KW: What can we expect at this year’s show?

GR: The AAFCA Awards is a really great event. We call it “A Special Evening in Cinema,” because it actually is. It’s a dressy, red carpet ceremony that attracts the upper leadership ranks in Black Hollywood and also leading celebrity talent. The program for our 6th annual live event will include special honors given to icons in the film community like producer Stephanie Allain [Hustle and Flow, Something New and Dear White People] who is also the director of the LA Film Festival; producer Debra Martin Chase who is responsible for a long list of films that includes The Cheetah Diaries, Sparkle and The Preacher’s Wife. Our other honorees are Franklin Leonard who is responsible for The Black List – a key indicator for which scripts will get the greenlit to go into production; Donna Langley, the Chair of Universal Pictures; and LA Times reporter Susan King.

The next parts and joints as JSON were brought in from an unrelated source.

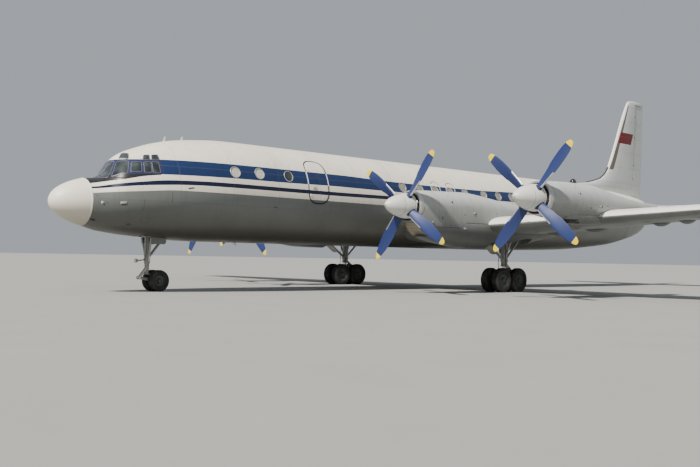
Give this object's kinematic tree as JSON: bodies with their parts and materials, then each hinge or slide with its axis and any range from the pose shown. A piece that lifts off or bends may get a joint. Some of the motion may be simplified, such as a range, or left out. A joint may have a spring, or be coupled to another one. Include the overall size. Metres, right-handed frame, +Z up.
{
  "type": "narrow body propeller airliner",
  "caption": "Low-wing narrow body airliner with propeller engines on the wings, parked on wheeled legs; propellers, wheels, nose steering and control surfaces turn.",
  "frame": {"origin": "on the ground under the middle of the overall box, on the plane of symmetry", "axes": "+X to port along the span, +Y aft, +Z up; the nose points along -Y"},
  "size_m": [37.42, 35.9, 10.17],
  "materials": {
    "white_paint": "satin",
    "grey_paint": "satin",
    "blade_blue": "satin",
    "gear_metal": "satin",
    "engine_steel": "satin",
    "tyre_rubber": "matte"
  },
  "bodies": {
    "airframe": {"engine_inner_port": "engine_steel", "engine_inner_starboard": "engine_steel", "engine_outer_port": "engine_steel", "engine_outer_starboard": "engine_steel", "entry_door_front": "white_paint", "entry_door_rear": "white_paint", "fin": "white_paint", "flap_inner_port": "grey_paint", "flap_inner_starboard": "grey_paint", "flap_outer_port": "grey_paint", "flap_outer_starboard": "grey_paint", "fuselage": "white_paint", "main_bogie_port": "gear_metal", "main_bogie_starboard": "gear_metal", "main_leg_port": "gear_metal", "main_leg_starboard": "gear_metal", "nacelle_inner_port": "grey_paint", "nacelle_inner_starboard": "grey_paint", "nacelle_outer_port": "grey_paint", "nacelle_outer_starboard": "grey_paint", "nose_bay_door_port": "white_paint", "nose_bay_door_starboard": "white_paint", "nose_leg": "gear_metal", "radome": "white_paint", "tailplane_port": "white_paint", "tailplane_starboard": "white_paint", "wing_port": "white_paint", "wing_starboard": "white_paint"},
    "propeller_inner_port": {"propeller_inner_port": "blade_blue"},
    "propeller_inner_starboard": {"propeller_inner_starboard": "blade_blue"},
    "propeller_outer_port": {"propeller_outer_port": "blade_blue"},
    "propeller_outer_starboard": {"propeller_outer_starboard": "blade_blue"},
    "nose_fork": {"nose_fork": "gear_metal"},
    "nose_wheels": {"nose_axle": "gear_metal", "nose_tyre_port": "tyre_rubber", "nose_tyre_starboard": "tyre_rubber"},
    "main_wheels_front_port": {"main_axle_front_port": "gear_metal", "main_tyre_front_inboard_port": "tyre_rubber", "main_tyre_front_outboard_port": "tyre_rubber"},
    "main_wheels_rear_port": {"main_axle_rear_port": "gear_metal", "main_tyre_rear_inboard_port": "tyre_rubber", "main_tyre_rear_outboard_port": "tyre_rubber"},
    "main_wheels_front_starboard": {"main_axle_front_starboard": "gear_metal", "main_tyre_front_inboard_starboard": "tyre_rubber", "main_tyre_front_outboard_starboard": "tyre_rubber"},
    "main_wheels_rear_starboard": {"main_axle_rear_starboard": "gear_metal", "main_tyre_rear_inboard_starboard": "tyre_rubber", "main_tyre_rear_outboard_starboard": "tyre_rubber"},
    "rudder": {"rudder": "white_paint"},
    "aileron_port": {"aileron_port": "grey_paint"},
    "aileron_starboard": {"aileron_starboard": "grey_paint"},
    "elevator_port": {"elevator_port": "grey_paint"},
    "elevator_starboard": {"elevator_starboard": "grey_paint"}
  },
  "joints": [
    {"name": "propeller_spin_inner_port", "type": "hinge", "parent": "airframe", "child": "propeller_inner_port", "pos_m": [4.5, -7.14, 3.05], "axis": [0, 1, 0], "continuous": true},
    {"name": "propeller_spin_inner_starboard", "type": "hinge", "parent": "airframe", "child": "propeller_inner_starboard", "pos_m": [-4.5, -7.14, 3.05], "axis": [0, 1, 0], "continuous": true},
    {"name": "propeller_spin_outer_port", "type": "hinge", "parent": "airframe", "child": "propeller_outer_port", "pos_m": [9.08, -6.12, 3.24], "axis": [0, 1, 0], "continuous": true},
    {"name": "propeller_spin_outer_starboard", "type": "hinge", "parent": "airframe", "child": "propeller_outer_starboard", "pos_m": [-9.08, -6.12, 3.24], "axis": [0, 1, 0], "continuous": true},
    {"name": "nose_steering", "type": "hinge", "parent": "airframe", "child": "nose_fork", "pos_m": [0, -14.53, 0.9], "axis": [0, 0, 1], "range_deg": [-45, 45]},
    {"name": "nose_wheels_roll", "type": "hinge", "parent": "nose_fork", "child": "nose_wheels", "pos_m": [0, -14.19, 0.35], "axis": [1, 0, 0], "continuous": true},
    {"name": "main_wheels_roll_front_port", "type": "hinge", "parent": "airframe", "child": "main_wheels_front_port", "pos_m": [4.5, -1.91, 0.465], "axis": [1, 0, 0], "continuous": true},
    {"name": "main_wheels_roll_rear_port", "type": "hinge", "parent": "airframe", "child": "main_wheels_rear_port", "pos_m": [4.5, -0.91, 0.465], "axis": [1, 0, 0], "continuous": true},
    {"name": "main_wheels_roll_front_starboard", "type": "hinge", "parent": "airframe", "child": "main_wheels_front_starboard", "pos_m": [-4.5, -1.91, 0.465], "axis": [1, 0, 0], "continuous": true},
    {"name": "main_wheels_roll_rear_starboard", "type": "hinge", "parent": "airframe", "child": "main_wheels_rear_starboard", "pos_m": [-4.5, -0.91, 0.465], "axis": [1, 0, 0], "continuous": true},
    {"name": "rudder_swing", "type": "hinge", "parent": "airframe", "child": "rudder", "pos_m": [0, 16.01, 4.9], "axis": [0, 0.0455, 0.999], "range_deg": [-20, 20]},
    {"name": "aileron_swing_port", "type": "hinge", "parent": "airframe", "child": "aileron_port", "pos_m": [11.872, -0.32722, 2.87366], "axis": [0.9972, -0.0502, 0.0563], "range_deg": [-20, 20]},
    {"name": "aileron_swing_starboard", "type": "hinge", "parent": "airframe", "child": "aileron_starboard", "pos_m": [-11.872, -0.32722, 2.87366], "axis": [0.9972, 0.0502, -0.0563], "range_deg": [-20, 20]},
    {"name": "elevator_swing_port", "type": "hinge", "parent": "airframe", "child": "elevator_port", "pos_m": [0.76, 16.13, 4.15], "axis": [1, 0, 0], "range_deg": [-15, 25]},
    {"name": "elevator_swing_starboard", "type": "hinge", "parent": "airframe", "child": "elevator_starboard", "pos_m": [-0.76, 16.13, 4.15], "axis": [1, 0, 0], "range_deg": [-15, 25]}
  ],
  "couplings": [
    {"joint": "aileron_swing_starboard", "follows": "aileron_swing_port", "ratio": -1},
    {"joint": "elevator_swing_starboard", "follows": "elevator_swing_port", "ratio": 1}
  ]
}
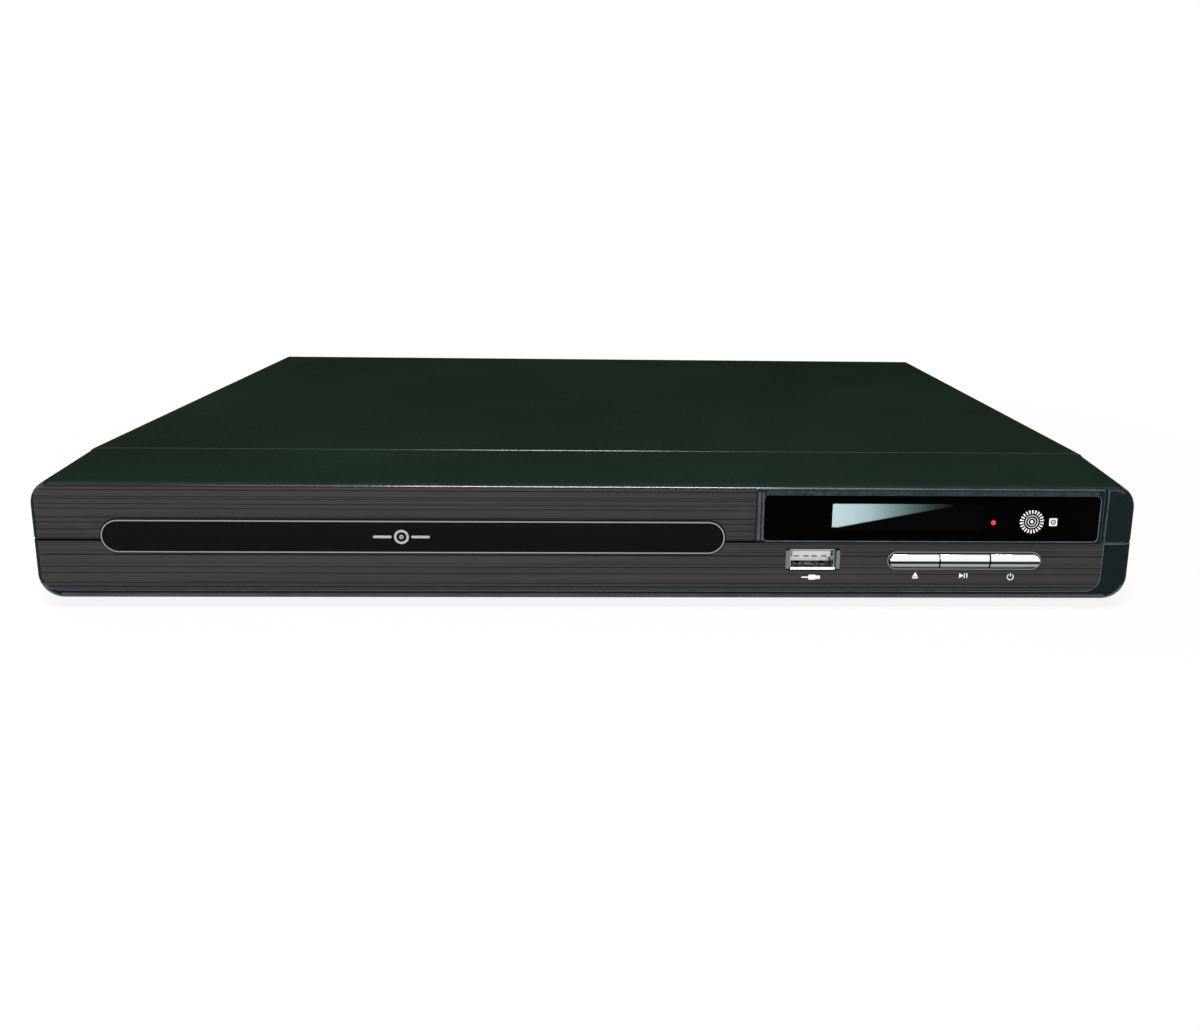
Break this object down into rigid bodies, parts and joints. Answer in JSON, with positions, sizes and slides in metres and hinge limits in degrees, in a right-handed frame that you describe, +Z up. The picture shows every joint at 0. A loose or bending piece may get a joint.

KW: What else is going with the organization?

GR: We are always looking for new opportunities to expand AAFCA’s footprint in the marketplace. The AAFCA Screening Series was recently launched, conducting film screenings across America. More and more studios have also begun to license the AAFCA Seal of Approval, which is a quality indicator for black consumers. Probably the thing the organization is most proud is the AAFCA Student Internship Program that recently completed its 2nd year at Clark Atlanta University and will launch fall 2015 at Howard University, Northwestern and a still undetermined college in Southern California. We have a few more projects expected to start in 2015 that will be finalized in the coming months.


KW: What are your plans for AAFCA in the future?

GR: Television definitely. We are very close to finalize a partnership with a producing partner to televise the AAFCA Awards. We are also very interested in creating other special programs for TV audiences. The sky is literally the limit as far as opportunity and we plan to take it all the way.